Karic war bis zur U21 für Österreich im Einsatz, seit dem Vorjahr verfügt der gebürtige Linzer aber auch über den bosnischen Pass. Nun steht der 28-Jährige erstmals im Aufgebot. "Meine Freunde kennen meine Meinung", betonte Karic vergangene Woche. "Bosnien-Herzegowina ist das Land meiner Eltern. Ich bin Österreich dankbar für alles, das sie mir gegeben haben."
Bei Barbarez' Anruf habe er aber nicht zweimal nachgedacht. "Ich bin stolz zu sein, wo ich bin, und für das Land zu spielen, das ich liebe." Laut bosnischen Medien sei die Freigabe mittlerweile eingetroffen und Karic am Dienstag in Wien spielberechtigt.
Sein Clubkollege Arjan Malic wurde nach einem Fehler beim Tor der Rumänen zur Pause ausgewechselt. In Abwesenheit von Top-Außenverteidiger Dedic könnten beiden Sturm-Kickern gegen das ÖFB-Team trotzdem wichtige Rollen zukommen. "Wir müssen das in Zukunft besser absichern und aufmerksamer sein", verlangte Barbarez. Malic tue ihm leid. "Aber wir schauen nach vorne. Wir werden in Wien unsere Stärken zeigen."
Dzeko als Leitwolf
Eine davon - die vielleicht größte - ist Dzeko. Der Altstar hält bei 72 Toren in 145 Länderspielen. "Wir arbeiten härter denn je. Wir trainieren bis zum Äußersten", versicherte der 39-Jährige, der sein Land zwölf Jahre nach der Premiere noch einmal zu einer WM führen will. Das Team ist mit talentierten Youngsters wie Salzburgs Kerim Alajbegovic (17) oder Esmir Bajraktarevic (20) von PSV Eindhoven, dem gegen Rumänien ein Traumtor zur 2:1-Führung gelang, gespickt.

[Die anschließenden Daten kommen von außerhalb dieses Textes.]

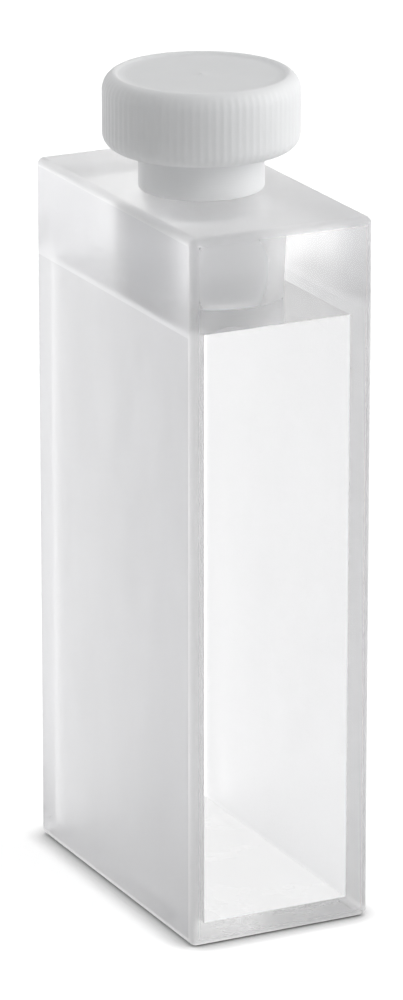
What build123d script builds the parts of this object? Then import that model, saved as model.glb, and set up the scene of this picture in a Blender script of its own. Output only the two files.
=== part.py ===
from build123d import *
import math
import os

# Stoppered quartz cell for a spectrophotometer, 20 mm light path.
# Six flat quartz pieces are fused into one upright box: a window at each end of the light
# path, a side wall left and right between them, a base plate on the floor of the chamber,
# and a solid neck block that closes its top and is bored for the stopper. The stopper is
# one turned piece: a ribbed cap, a collar that seats on the cell, and a tapered plug.
# Millimetres. The origin is the middle of the underside, +X the width, +Y the light path,
# +Z up.

# Cell: driving dimensions
LIGHT_PATH = 20.0  # between the inner faces of the two windows
INSIDE_WIDTH = 10.0  # between the inner faces of the two side walls
CELL_HEIGHT = 46.0  # underside of the base to the top face, without the stopper
WINDOW_THICKNESS = 1.25
WALL_THICKNESS = 1.25
BASE_THICKNESS = 1.25
NECK_HEIGHT = 6.3  # solid glass above the chamber
NECK_WALL = 1.25  # thinnest glass between the bore's mouth and a side wall
EDGE_RADIUS = 0.5  # fire polish on every outer edge of the box

# Stopper: driving dimensions
FIT_CLEARANCE = 0.05  # radial, between the plug and the bore
TAPER_LENGTH = 10.0  # length over which plug and bore lose 1 mm of diameter
TIP_SETBACK = 0.3  # the plug ends this far above the chamber
TIP_CHAMFER = 0.4
COLLAR_LEDGE = 0.2  # width of the collar's seat on the glass around the bore
COLLAR_HEIGHT = 2.55  # part of the stopper that shows between cell and cap
CAP_RADIUS = 6.2
CAP_HEIGHT = 4.75
CAP_TOP_ROUND = 1.2
CAP_BOTTOM_ROUND = 1.0
RIM_SETBACK = 0.7  # the top's rim lies this far inside the cap's wall
RIM_LAND = 0.1  # flat ring between the cap's round and its dished top
DISH_DEPTH = 0.15
CENTRE_MARK_RADIUS = 0.25  # small raised point left by the lathe
CENTRE_MARK_HEIGHT = 0.08
RIB_COUNT = 80
GROOVE_DEPTH = 0.06
GROOVE_SHARE = 0.7  # share of a rib's pitch that its groove takes
GROOVE_MARGIN = 0.1  # plain wall between each end of a groove and the cap's round

# Worked out from the driving dimensions
width = INSIDE_WIDTH + 2 * WALL_THICKNESS
depth = LIGHT_PATH + 2 * WINDOW_THICKNESS
chamber_top = CELL_HEIGHT - NECK_HEIGHT
edge_round = min(EDGE_RADIUS, 0.8 * min(WINDOW_THICKNESS, WALL_THICKNESS, BASE_THICKNESS))
radius_loss = 0.5 / TAPER_LENGTH  # of plug and bore, for each millimetre down
mouth_radius = INSIDE_WIDTH / 2 - NECK_WALL
plug_radius = mouth_radius - FIT_CLEARANCE
plug_length = NECK_HEIGHT - TIP_SETBACK
collar_radius = mouth_radius + COLLAR_LEDGE
cap_bottom = CELL_HEIGHT + COLLAR_HEIGHT
cap_top = cap_bottom + CAP_HEIGHT
top_arc = math.acos(1 - RIM_SETBACK / CAP_TOP_ROUND)  # turn of the cap's top round
wall_bottom = cap_bottom + CAP_BOTTOM_ROUND
wall_top = cap_top - CAP_TOP_ROUND * math.sin(top_arc)


def block(x, y, z):
    """Box between two limits along each axis."""
    size = [high - low for low, high in (x, y, z)]
    centre = [(low + high) / 2 for low, high in (x, y, z)]
    return Pos(*centre) * Box(*size)


def cell_form():
    """Outside of the whole cell: a box with all its edges rounded."""
    form = block((-width / 2, width / 2), (-depth / 2, depth / 2), (0, CELL_HEIGHT))
    return fillet(form.edges(), edge_round)


def glass_plates():
    """The five flat plates, each the part of the cell's form that lies in its own place."""
    form = cell_form()
    across = (-width / 2, width / 2)
    inside = (-INSIDE_WIDTH / 2, INSIDE_WIDTH / 2)
    path = (-LIGHT_PATH / 2, LIGHT_PATH / 2)
    upright = (0, CELL_HEIGHT)
    places = {
        "front_window": (across, (-depth / 2, path[0]), upright),
        "rear_window": (across, (path[1], depth / 2), upright),
        "left_side_wall": ((-width / 2, inside[0]), path, upright),
        "right_side_wall": ((inside[1], width / 2), path, upright),
        "base_plate": (inside, path, (0, BASE_THICKNESS)),
    }
    return {name: form & block(*place) for name, place in places.items()}


def neck_block():
    """Solid glass above the chamber, bored right through with the stopper's taper."""
    blank = block(
        (-INSIDE_WIDTH / 2, INSIDE_WIDTH / 2),
        (-LIGHT_PATH / 2, LIGHT_PATH / 2),
        (chamber_top, CELL_HEIGHT),
    )
    foot_radius = mouth_radius - radius_loss * NECK_HEIGHT
    bore = Cone(foot_radius, mouth_radius, NECK_HEIGHT)
    return blank - Pos(0, 0, CELL_HEIGHT - NECK_HEIGHT / 2) * bore


def stopper_form():
    """Turned outline of the stopper, from the plug's tip up to the dish in the cap."""
    tip = CELL_HEIGHT - plug_length
    tip_radius = plug_radius - radius_loss * (plug_length - TIP_CHAMFER)
    rim_radius = CAP_RADIUS - RIM_SETBACK
    dish_radius = rim_radius - RIM_LAND
    dish_floor = cap_top - DISH_DEPTH
    mark_top = dish_floor + CENTRE_MARK_HEIGHT
    with BuildSketch(Plane.XZ) as section:
        with BuildLine():
            Polyline(
                (0, tip),
                (tip_radius - TIP_CHAMFER, tip),
                (tip_radius, tip + TIP_CHAMFER),
                (plug_radius, CELL_HEIGHT),
                (collar_radius, CELL_HEIGHT),
                (collar_radius, cap_bottom),
                (CAP_RADIUS - CAP_BOTTOM_ROUND, cap_bottom),
            )
            RadiusArc(
                (CAP_RADIUS - CAP_BOTTOM_ROUND, cap_bottom),
                (CAP_RADIUS, wall_bottom),
                -CAP_BOTTOM_ROUND,
            )
            Line((CAP_RADIUS, wall_bottom), (CAP_RADIUS, wall_top))
            RadiusArc((CAP_RADIUS, wall_top), (rim_radius, cap_top), -CAP_TOP_ROUND)
            Polyline(
                (rim_radius, cap_top),
                (dish_radius, cap_top),
                (dish_radius - DISH_DEPTH, dish_floor),
                (CENTRE_MARK_RADIUS, dish_floor),
                (0, mark_top),
                (0, tip),
            )
        make_face()
    return revolve(section.sketch, Axis.Z)


def grip_grooves():
    """Upright V grooves round the cap, which leave the grip's ribs between them."""
    pitch = 2 * math.pi * CAP_RADIUS / RIB_COUNT
    half_width = GROOVE_SHARE * pitch / 2
    outside = CAP_RADIUS + GROOVE_DEPTH  # clear of the cap, so that no skin is left
    flare = half_width * (outside - CAP_RADIUS + GROOVE_DEPTH) / GROOVE_DEPTH
    groove = Polygon(
        (CAP_RADIUS - GROOVE_DEPTH, 0), (outside, -flare), (outside, flare), align=None
    )
    groove_bottom = wall_bottom + GROOVE_MARGIN
    groove_top = wall_top - GROOVE_MARGIN
    upright = extrude(Pos(0, 0, groove_bottom) * groove, groove_top - groove_bottom)
    half_pitch = 180 / RIB_COUNT
    return PolarLocations(0, RIB_COUNT, start_angle=half_pitch) * upright


def stopper():
    """The whole stopper, one turned and ribbed piece."""
    return stopper_form() - grip_grooves()


parts = glass_plates()
parts["neck_block"] = neck_block()
parts["stopper"] = stopper()

os.makedirs("parts", exist_ok=True)
for name, part in parts.items():
    solid = part.solids()[0] if len(part.solids()) == 1 else part
    export_step(solid, f"parts/{name}.step")

print(f"cell {width:.2f} x {depth:.2f} x {CELL_HEIGHT:.2f} mm, {cap_top:.2f} mm with its stopper")
print(f"bore {2 * mouth_radius:.2f} mm at the mouth, plug {2 * plug_radius:.2f} x {plug_length:.2f} mm")
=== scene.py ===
# %% [markdown]
# A stoppered quartz cell
#
# The object is a small upright box of fused quartz that holds a liquid in a beam of light, and a
# white stopper turned from PTFE. The frame gives the cell as six plates and the stopper as one
# turned part, at their real sizes. This script gives them the look of the real ones: clear and
# ground quartz, a finely ribbed waxy plastic, a white table and the soft light of a studio.

# %% Load the frame
import math

import bmesh
import bpy
import numpy as np
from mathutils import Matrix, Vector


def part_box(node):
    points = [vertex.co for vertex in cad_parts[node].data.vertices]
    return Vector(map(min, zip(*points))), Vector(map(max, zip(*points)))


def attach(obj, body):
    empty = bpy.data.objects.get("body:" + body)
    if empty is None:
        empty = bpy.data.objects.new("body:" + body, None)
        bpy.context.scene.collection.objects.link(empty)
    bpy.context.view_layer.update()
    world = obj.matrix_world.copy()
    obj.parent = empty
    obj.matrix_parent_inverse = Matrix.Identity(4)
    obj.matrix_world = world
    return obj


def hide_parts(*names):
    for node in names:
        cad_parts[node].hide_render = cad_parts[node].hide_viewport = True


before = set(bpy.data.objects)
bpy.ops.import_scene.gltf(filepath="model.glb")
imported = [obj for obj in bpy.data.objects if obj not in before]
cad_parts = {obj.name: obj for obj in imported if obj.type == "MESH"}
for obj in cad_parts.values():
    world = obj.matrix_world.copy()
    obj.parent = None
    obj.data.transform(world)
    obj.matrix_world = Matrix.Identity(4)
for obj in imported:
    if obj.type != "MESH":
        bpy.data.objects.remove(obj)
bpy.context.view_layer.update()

MM = 0.001  # Blender works in metres, and sizes below are in millimetres unless they say otherwise
print("nodes:", ", ".join(sorted(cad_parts)))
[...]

"Ich bin hier etwas älter. Ich haue ihnen den Altersschnitt zusammen, aber so ist es nun einmal, und das ist großartig", meinte Dzeko. Gerade aus Entscheidungsspielen wie gegen Rumänien und Österreich könne das junge Team viel lernen. "Die Euphorie ist riesig", sagte Torhüter Nikola Vasilj vor dem Showdown in Wien. "Natürlich haben wir unsere Chancen - warum auch nicht? Es wird schwer, aber wir haben keinen Grund, Angst zu haben." Oder wie es Außenspieler Amar Memic formulierte: "Der Ball ist rund. Wir fahren dorthin, um zu gewinnen."
Ihren einzigen Sieg in bisher sechs Duellen mit dem ÖFB-Team seit der eigenen Unabhängigkeit haben die Bosnier im September 2018 in Zenica eingefahren. Torschütze zum 1:0-Erfolg in der Nations League: natürlich Edin Dzeko. Der Angreifer, der seit Sommer primär als "Joker" bei der Fiorentina kickt, traf auch im Hinspiel im September gegen die Österreicher. Tore von Marcel Sabitzer und Konrad Laimer sorgten in Zenica allerdings für einen 2:1-Sieg der ÖFB-Auswahl - und dafür, dass dieser am Dienstag bereits ein Remis für das WM-Ticket reicht.